И нашел. В одной работе упоминалась некая католическая монахиня, увидевшая в романе «День восьмой», так же как и я, отголоски Тейяра, и просто написала Уайлдеру письмо, спрашивая так ли это. И получила абсолютно ясный ответ: да, конечно, роман «День восьмой» написан как вариация на темы Тейяра.
Было ли это прямой причиной, по которой советский культур-политический истеблишмент решил подарить русскому читателю, казалось бы, совершенно ему ненужные весьма эстетские упражнения Уайлдера, я не знаю. Да это и неважно.

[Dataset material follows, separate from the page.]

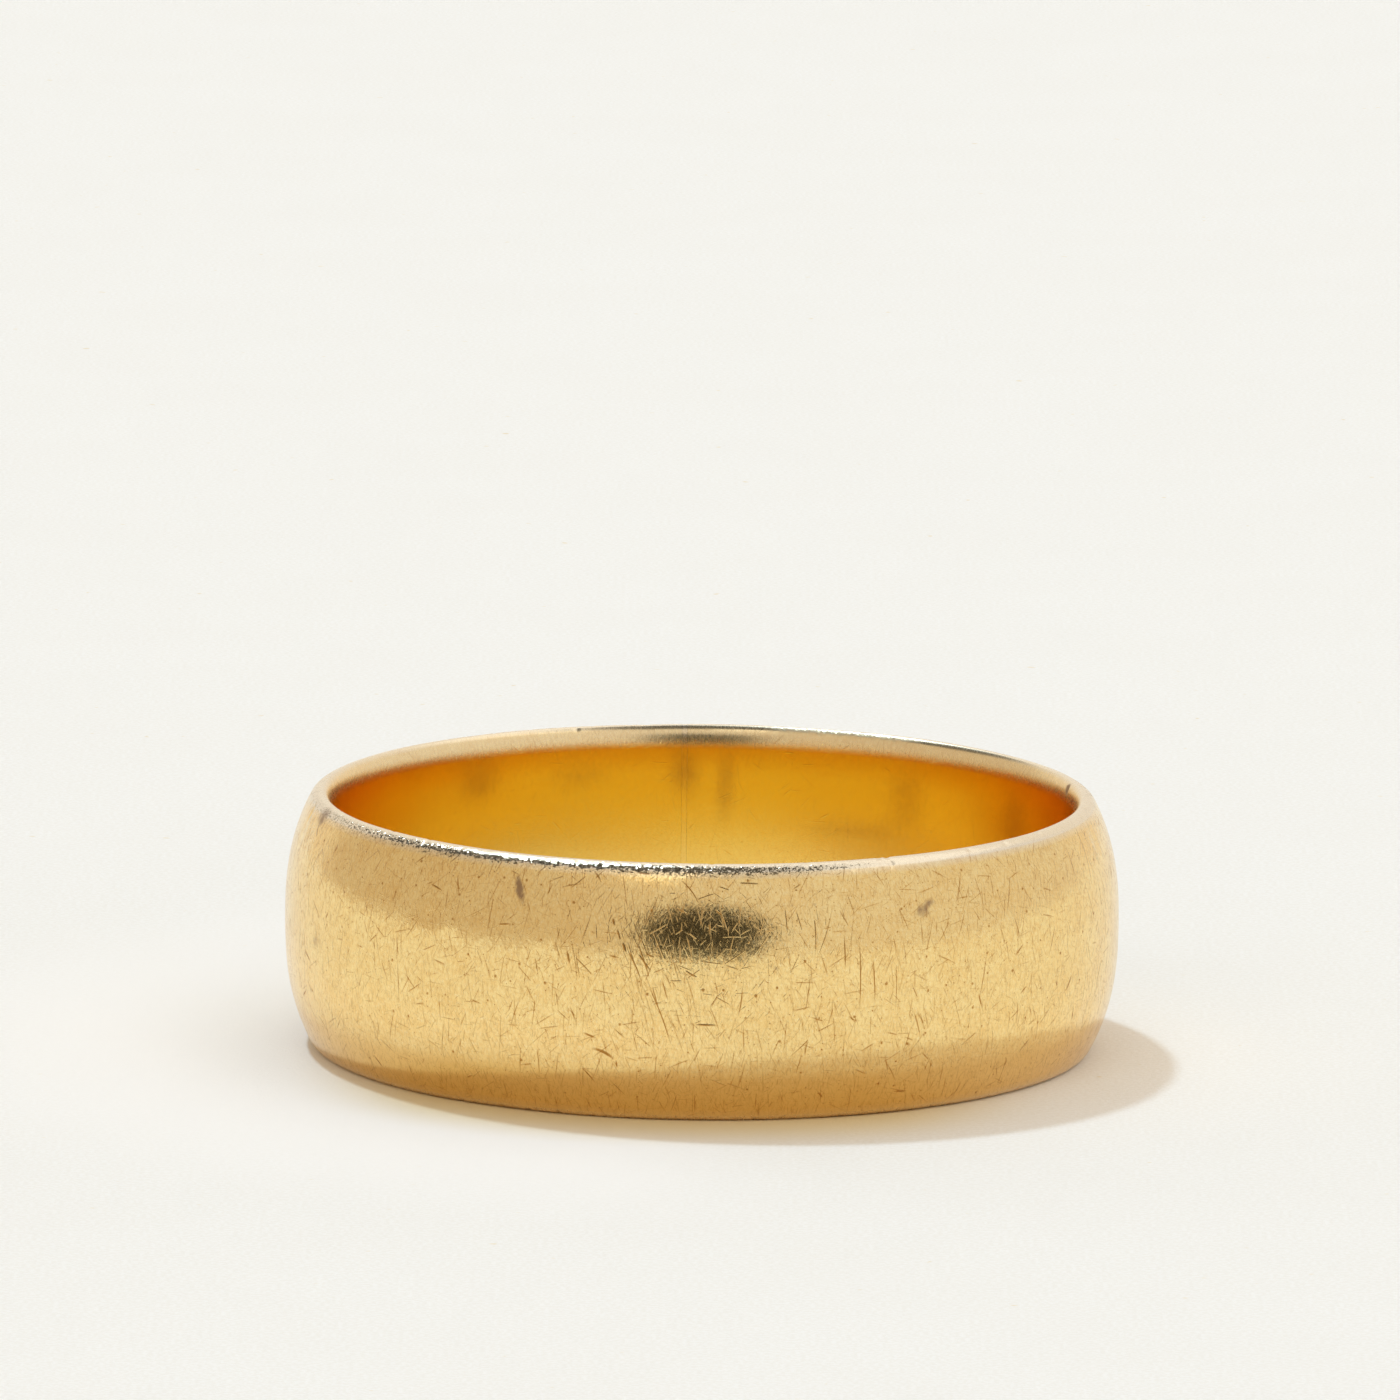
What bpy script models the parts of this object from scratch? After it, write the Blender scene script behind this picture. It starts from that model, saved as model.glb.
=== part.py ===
"""A plain half-round wedding band, lying on its edge with the finger hole upright.

A D-section strip of gold is bent round until its two ends face each other, and a thin layer of
hard solder fills the joint. Each of the two is its own object.

Units are metres. +Z runs along the ring's axis, +Y points to the back, where the joint is, a little
to the left of straight back, and the origin is the centre of the edge that the ring lies on.
"""

import math

import bmesh
import bpy
from mathutils import Matrix, Vector

# Driving dimensions of the section.
BAND_WIDTH = 0.0060
INNER_RADIUS = 0.00875
WALL_AT_CROWN = 0.00108
CROWN_RISE = 0.00067
CROWN_POWER = 2.55  # 2 would be a parabola; a higher power has steeper shoulders
LIP_RADIUS = 0.00022
INNER_ROUND_DEPTH = 0.00020
INNER_ROUND_HEIGHT = 0.00057

# Driving dimensions of the joint, which is at the back of the ring.
JOINT_DIRECTION = math.radians(93)
SOLDER_THICKNESS = 0.00010
SOLDER_CLEARANCE = 0.00002

# How finely the curves are cut into flat faces.
CROWN_CUTS = 14
LIP_CUTS = 3
INNER_ROUND_CUTS = 4
CUTS_ROUND_THE_RING = 120

GOLD_COLOUR = (0.83, 0.58, 0.25, 1.0)
SOLDER_COLOUR = (0.86, 0.68, 0.38, 1.0)

HALF_WIDTH = BAND_WIDTH / 2
OUTER_RADIUS = INNER_RADIUS + WALL_AT_CROWN


def clear_scene():
    for old in list(bpy.data.objects):
        bpy.data.objects.remove(old, do_unlink=True)


def metal(name, colour, roughness):
    """A plain metal, with nothing but its colour and how rough it is."""
    material = bpy.data.materials.new(name)
    material.use_nodes = True
    shader = material.node_tree.nodes["Principled BSDF"]
    shader.inputs["Base Color"].default_value = colour
    shader.inputs["Metallic"].default_value = 1.0
    shader.inputs["Roughness"].default_value = roughness
    material.diffuse_color = colour
    return material


def crown_radius(height):
    """The outer surface's radius at a height above or below the band's middle."""
    return OUTER_RADIUS - CROWN_RISE * abs(height / HALF_WIDTH) ** CROWN_POWER


def upper_half_section():
    """(radius, height) points from the middle of the crown, over the upper lip, to the bore."""
    lip_start = math.atan(CROWN_POWER * CROWN_RISE / HALF_WIDTH)
    crown_end = HALF_WIDTH - LIP_RADIUS * (1 - math.sin(lip_start))
    lip_centre = crown_radius(crown_end) - LIP_RADIUS * math.cos(lip_start)
    points = []
    for i in range(CROWN_CUTS // 2):
        height = crown_end * i / (CROWN_CUTS / 2)
        points.append((crown_radius(height), height))
    for i in range(LIP_CUTS + 1):
        angle = lip_start + (math.pi / 2 - lip_start) * i / LIP_CUTS
        points.append((
            lip_centre + LIP_RADIUS * math.cos(angle),
            HALF_WIDTH - LIP_RADIUS * (1 - math.sin(angle)),
        ))
    for i in range(INNER_ROUND_CUTS + 1):
        angle = math.pi / 2 * i / INNER_ROUND_CUTS
        points.append((
            INNER_RADIUS + INNER_ROUND_DEPTH * (1 - math.sin(angle)),
            HALF_WIDTH - INNER_ROUND_HEIGHT * (1 - math.cos(angle)),
        ))
    return points


def d_section():
    """The whole closed outline, anticlockwise, with heights above the resting edge."""
    upper = upper_half_section()
    lower = [(radius, -height) for radius, height in upper[:0:-1]]
    return [(radius, height + HALF_WIDTH) for radius, height in upper + lower]


def swept_section(name, first_angle, last_angle, cuts, material):
    """The section turned about +Z from one angle to another, and closed at both ends."""
    shape = bmesh.new()
    corners = [shape.verts.new(Vector((radius, 0, height))) for radius, height in d_section()]
    start_cap = shape.faces.new(corners)
    bmesh.ops.rotate(shape, verts=corners, matrix=Matrix.Rotation(first_angle, 3, "Z"))
    turned = bmesh.ops.spin(
        shape,
        geom=[start_cap],
        cent=(0, 0, 0),
        axis=(0, 0, 1),
        angle=last_angle - first_angle,
        steps=cuts,
        use_duplicate=False,
    )
    if not any(isinstance(item, bmesh.types.BMFace) for item in turned["geom_last"]):
        raise RuntimeError("the sweep has no end cap")
    bmesh.ops.recalc_face_normals(shape, faces=shape.faces)
    mesh = bpy.data.meshes.new(name)
    shape.to_mesh(mesh)
    shape.free()
    mesh.shade_smooth()
    mesh.set_sharp_from_angle(angle=math.radians(50))
    mesh.materials.append(material)
    piece = bpy.data.objects.new(name, mesh)
    bpy.context.scene.collection.objects.link(piece)
    return piece


def make_ring():
    gold = metal("gold", GOLD_COLOUR, 0.28)
    solder = metal("solder", SOLDER_COLOUR, 0.32)
    middle_radius = INNER_RADIUS + WALL_AT_CROWN / 2
    half_solder = SOLDER_THICKNESS / 2 / middle_radius
    half_opening = half_solder + SOLDER_CLEARANCE / middle_radius
    swept_section(
        "band",
        JOINT_DIRECTION + half_opening,
        JOINT_DIRECTION + math.tau - half_opening,
        CUTS_ROUND_THE_RING,
        gold,
    )
    swept_section(
        "solder_seam",
        JOINT_DIRECTION - half_solder,
        JOINT_DIRECTION + half_solder,
        1,
        solder,
    )


clear_scene()
make_ring()
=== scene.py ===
"""Looks for the wedding band: worn yellow gold with its solder seam, on sunlit paper.

Lengths are in metres, except on the surface maps. There u runs round the ring and v along its
section, from the middle of the crown over the upper lip into the bore, both in millimetres.
"""

import math

import bpy
import numpy as np
from mathutils import Matrix, Vector


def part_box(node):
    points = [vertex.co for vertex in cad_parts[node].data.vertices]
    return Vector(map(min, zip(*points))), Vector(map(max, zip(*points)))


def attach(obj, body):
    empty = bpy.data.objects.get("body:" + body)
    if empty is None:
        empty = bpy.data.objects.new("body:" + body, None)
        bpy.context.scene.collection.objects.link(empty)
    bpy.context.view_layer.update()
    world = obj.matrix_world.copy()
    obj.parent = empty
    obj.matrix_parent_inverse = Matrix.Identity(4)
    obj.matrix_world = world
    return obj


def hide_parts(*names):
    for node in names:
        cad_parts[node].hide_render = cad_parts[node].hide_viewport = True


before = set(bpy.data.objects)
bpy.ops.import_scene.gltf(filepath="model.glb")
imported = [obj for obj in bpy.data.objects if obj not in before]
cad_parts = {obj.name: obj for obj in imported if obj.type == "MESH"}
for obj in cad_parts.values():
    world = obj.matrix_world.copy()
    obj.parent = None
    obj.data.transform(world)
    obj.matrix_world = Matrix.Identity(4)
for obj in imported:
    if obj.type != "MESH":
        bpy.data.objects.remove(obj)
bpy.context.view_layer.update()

MM = 0.001
RANDOM_SEED = 20

# The ring's section. Its radii and width come from the frame's boxes (the seam's corner nearest
# the axis is within 0.01 mm of the bore), and the rest repeats part.py.
OUTER_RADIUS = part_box("band")[1].x
BAND_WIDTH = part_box("band")[1].z
HALF_WIDTH = BAND_WIDTH / 2
INNER_RADIUS = math.hypot(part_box("solder_seam")[0].x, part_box("solder_seam")[0].y)
CROWN_RISE = 0.67 * MM
CROWN_POWER = 2.55
LIP_RADIUS = 0.33 * MM  # a little rounder than the CAD's, from wear
INNER_ROUND_DEPTH = 0.20 * MM
INNER_ROUND_HEIGHT = 0.57 * MM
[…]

Речь идет ведь не о прямых заимствованиях, а о параллелях, что гораздо важнее и интереснее.
Между тем, самим Тейяром и его, так сказать «сцентистской ипостасью» в лице Владимира Вернадского в 1970-е годы в СССР увлекались все, особенно, конечно, в той полудиссидентской среде, где постепенно вызревала атмосфера грядущей «перестройки». В первоначальной риторике Горбачева это влияние было очень заметно. Само выражение «общий дом» было сконструировано и пущено в ход как более пиар-эффективный и обыденно-политический вариант термина «антропосфера», очень распространенного тогда в интеллигентском умственном разговоре.

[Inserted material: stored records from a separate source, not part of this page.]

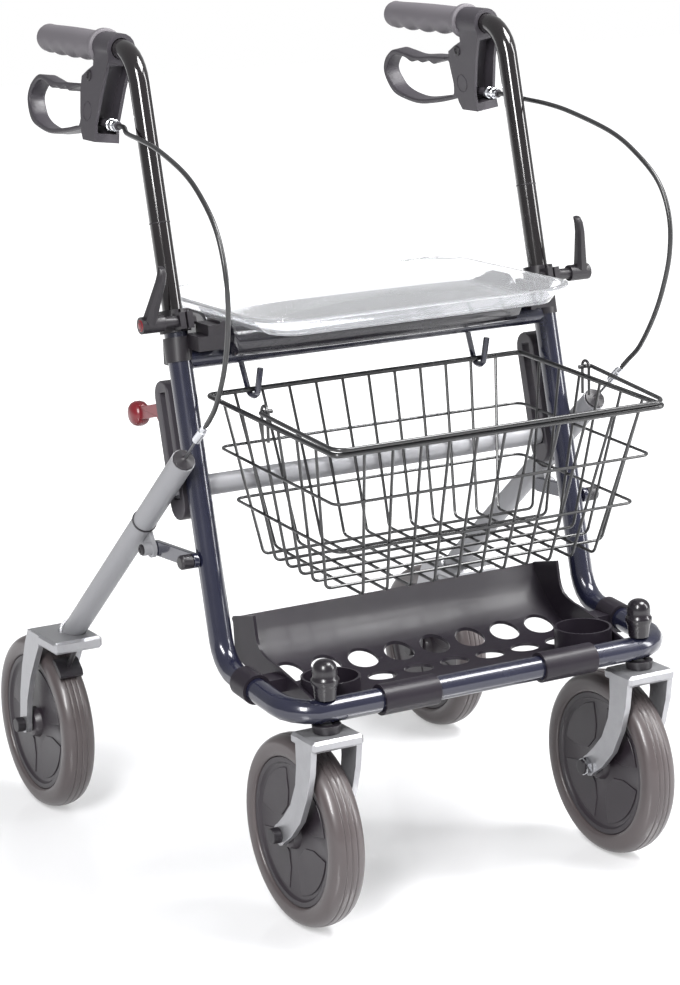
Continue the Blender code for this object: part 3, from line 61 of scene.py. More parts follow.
# Sizes that the dressed pieces share with the frame
GAP = 0.0003
STEM_Y = -0.2947
BAR_Z = 0.2400
TUBE_R = 0.0125
UPRIGHT_X = 0.2225
FOOT_DEPTH = 0.1493
FOOT_RISE = 0.0130
LEAN = math.radians(13.5)
UPRIGHT_LENGTH = 0.3660
HANDLE_RISE = 0.2690
GRIP_SLOPE = math.radians(0.6)
GRIP_TOE = math.radians(1.1)
GRIP_START = 0.0716
GRIP_LENGTH = 0.1590
GRIP_R = 0.0155
GRIP_FLANGE_R = 0.0190
FINGERS = 4.0
FINGER_DEPTH = 0.0016
HOUSING_LENGTH = 0.0440
HOUSING_ROLL = math.radians(7.5)
HOUSING_HALF = 0.0140
LEVER_PIVOT = (0.0285, -0.0310)
LEVER_HALF = 0.00975
CABLE_BOSS = (-0.0240, -0.0785)
HOUSING_MARK = (0.0270, -0.0680)
ADJUSTER_IN = 0.0210
LEG_X = 0.2500
LEG_ANGLE = math.radians(63.7)
LEG_ABOVE = 0.0660
LEG_R = 0.0125
LINK_ALONG = 0.0792
LINK_UNDER = 0.0251
LINK_HEAD_X = 0.2560
CROSS_UP = 0.1869
CROSS_BEHIND = 0.0270
STOP_END = 0.0680
WHEEL_R = 0.1000
TRAIL = 0.0540
TYRE_WIDTH = 0.0370
TYRE_INNER_R = 0.0780
STEM_X = 0.1880
SEAT_TUBE_UP = 0.3180
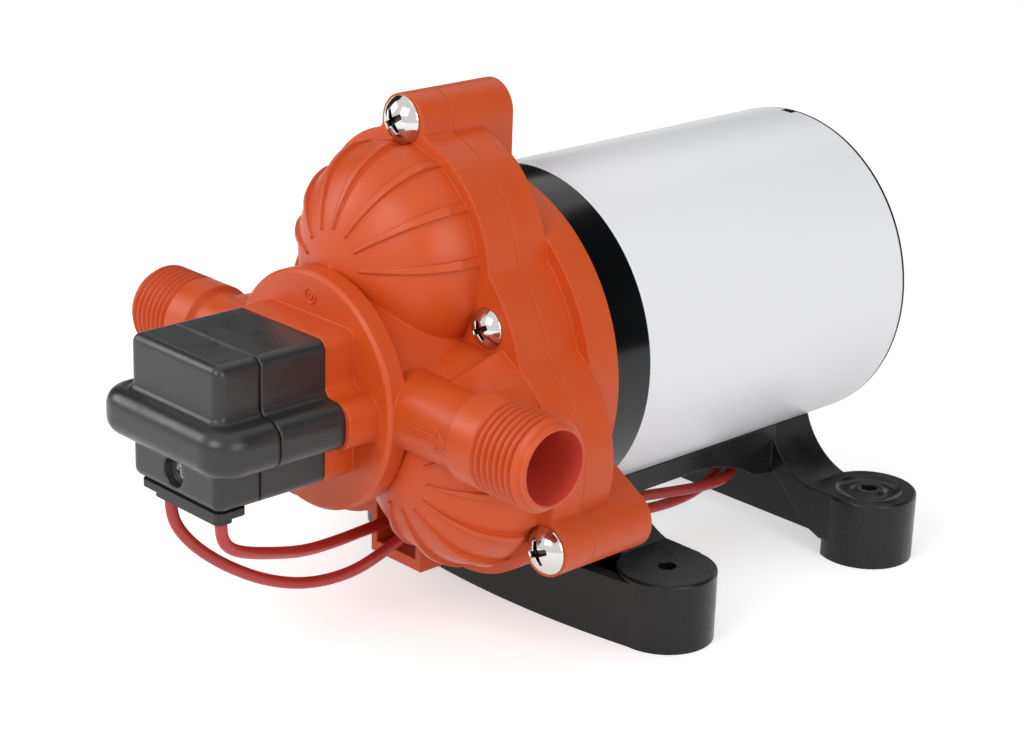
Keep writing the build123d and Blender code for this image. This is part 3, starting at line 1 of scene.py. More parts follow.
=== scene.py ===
"""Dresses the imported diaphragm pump: moulded plastics, lacquered motor, bright screws and both leads."""

import math

import bpy
import numpy as np
from bpy.props import FloatProperty, FloatVectorProperty, IntProperty, PointerProperty
from bpy.types import Operator, Panel, PropertyGroup
from mathutils import Matrix, Vector


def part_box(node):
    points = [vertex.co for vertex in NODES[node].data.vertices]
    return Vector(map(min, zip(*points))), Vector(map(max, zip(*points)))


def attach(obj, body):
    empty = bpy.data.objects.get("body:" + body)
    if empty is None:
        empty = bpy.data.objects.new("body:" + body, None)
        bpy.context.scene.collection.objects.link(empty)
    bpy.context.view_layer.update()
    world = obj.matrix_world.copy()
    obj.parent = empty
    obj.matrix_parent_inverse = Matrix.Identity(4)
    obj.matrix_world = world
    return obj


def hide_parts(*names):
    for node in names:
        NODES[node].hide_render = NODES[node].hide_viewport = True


bl_info = {
    "name": "Diaphragm pump dressing",
    "version": (1, 0, 0),
    "blender": (4, 5, 0),
    "location": "3D View > Sidebar > Pump",
    "description": "Finishes, leads and raised marks for a packed diaphragm pump",
    "category": "Object",
}

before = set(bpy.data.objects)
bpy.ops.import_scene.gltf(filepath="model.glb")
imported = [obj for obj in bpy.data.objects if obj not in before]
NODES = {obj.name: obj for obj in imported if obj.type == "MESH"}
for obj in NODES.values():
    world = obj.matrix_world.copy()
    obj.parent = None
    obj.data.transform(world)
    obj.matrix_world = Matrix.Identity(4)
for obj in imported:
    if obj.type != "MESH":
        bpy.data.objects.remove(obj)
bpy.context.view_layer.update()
MM = 0.001

# Share of white that the floor gives to the camera on top of the light that falls on it
FLOOR_LIFT = 0.46

# The motor's axis, read from the shaft
SHAFT_LOW, SHAFT_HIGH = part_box("motor_shaft")
AXIS_Z = (SHAFT_LOW[2] + SHAFT_HIGH[2]) / 2

# The ports' shared axis runs along X at this place, with the bore's radius and the neck's
PORT_Y = -101.1 * MM
PORT_Z = 66.1 * MM
PORT_BORE = 8.27 * MM
NECK_RADIUS = 8.9 * MM

# Flow arrow on the outlet's neck: its tip along X, the half widths of shaft and head, and the head's length
ARROW_TIP = 45.0 * MM
ARROW_SHAFT = 0.9 * MM
ARROW_BARB = 2.7 * MM
ARROW_HEAD = 3.3 * MM

# Round moulding mark on the collar's front face: its middle, its rings' thickness and the inner ring's share
COLLAR_FRONT = -110.7 * MM
MARK_X = 0.4 * MM
MARK_Z = 88.1 * MM
MARK_RIDGE = 0.3 * MM
MARK_INNER = 0.38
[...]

Я спрашивал тогда (около 1990-го года) у нескольких московских философов, мог ли кто-то Горбачеву напеть эти «антропосферные» и «ноосферные» песни, и если да, то кто именно. Они отвечали, что это были несомненно Шахназаров и Фролов. Я думаю, много интересного позднее сообщат те, кто будет заниматься археологией идеи перестройки.
Но так или иначе, совпадение несомненно, и оно вполне: многозначительно.
В порту «Тейяр-Уайлдер» заправляются корабли (космические) «Уитмэн» и «Циолковский». Хрестоматийный текст (в интонации оды) Уитмэна, где он обещает, что, дескать, «мы пойдем к звездам и дальше», малоизвестен, я думаю, русскому читателю. А он просто адекватен умонастроению Циолковского, про что русскому читателю рассказывать не надо. Стоит лишь подчеркнуть, что и Уитмэн, и Циолковский не были ни профессиональными учеными, ни лицензированными интеллектуалами («доксой», как говорят во Франции Бурдье и другие, или «лектурой», как я предпочитаю говорить более понятным для русских образом). Оба были самоучками из народа (из «разночинной интеллигенции», если хотите) и выразителями национального инстинкта.
На этой почве и произросла концепция курса всемирной истории Дэвида Крисчиана. Опять-таки совершенно независимо от того, вдохновлялся ли он названными выше своими предшественниками, или нет. Его курс всеобщей истории начинается с Большого взрыва (Big Bang), затем переходит в историю планеты, а само человечество появляется на сцене только в середине повествования и как агентура биосферы. Иными словами, история человечества трактуется как история мироздания, во всяком случае как эпизод в истории мироздания, и человечество рассматривается как космическое явление, то есть именно так, как его рассматривали Тейяр и Вернадский. .
Но дело не только в хорошо документированной космической озабоченности американства и российства, чем бы она ни объяснялась. То, что инициатива безнационального (космополитического) школьного курса истории исходит от американства, кажется естественным, потому что американцы – планетарно озабоченная нация. В этой озабоченности переплетены культур-империалистические и космополитические настроения.
Кризис американского империализма и его неизбежное историческое отступление естественным образом ведет к усилению космополитической ипостаси американства.
Но точно так же полуимперская-полукосмополитическая озабоченность судьбой всего человечества – яркая особенность российского коллективного сознания, которая обнаруживается в экуменизме русской (особенно усилившемся при Павле и Александре I) монархии и в интернационализме русской революции. И плавный переход российства от империализма к космополитизму тоже был бы вполне естествен.
Происходи ли нечто подобное?
В сыром и хаотическом (постмодернистски-додекафоническом, с позволения сказать) контрапункте перестройки эта тема казалась весьма заметной, если не центральной. Дальнейшая ее судьба выглядит не особенно обнадеживающе.
А между тем, идея универсального школьного курса всемирной истории глубоко созвучна идее планеты как «общего дома». Эта идея у инициаторов российской перестройки могла быть простым заполнителем идеологического вакуума, возникшего вследствие разочарования в марксизме, но в российстве несомненно есть круги, относящиеся к ней гораздо серьезнее.
Скептицизм по ее поводу тоже вполне оправдан. Самое слабое место этой идеи в том, что ее некому осуществлять. Чтобы появились ее убежденные, настойчивые и дееспособные осуществители, нужно надлежащим образом воспитать два-три следующих возрастных когорты. На этом собственно и настаивают космополит Дэвид Крисчиан и практикующий агент глобализации Билл Гейтс.
Они дело говорят.
Курс всемирной истории, предложенный группой Крисчиана будет, конечно, не только широко обсуждаться, но и спровоцирует появление других его вариантов. Будет жаль, если российство не примет участия в развитии этого педагогического проекта. В этом случае оно окончательно забудет собственную интеллектуальную традицию, может быть, самую блестящую в российском культурном наследии, не так уж богатом собственными идеями.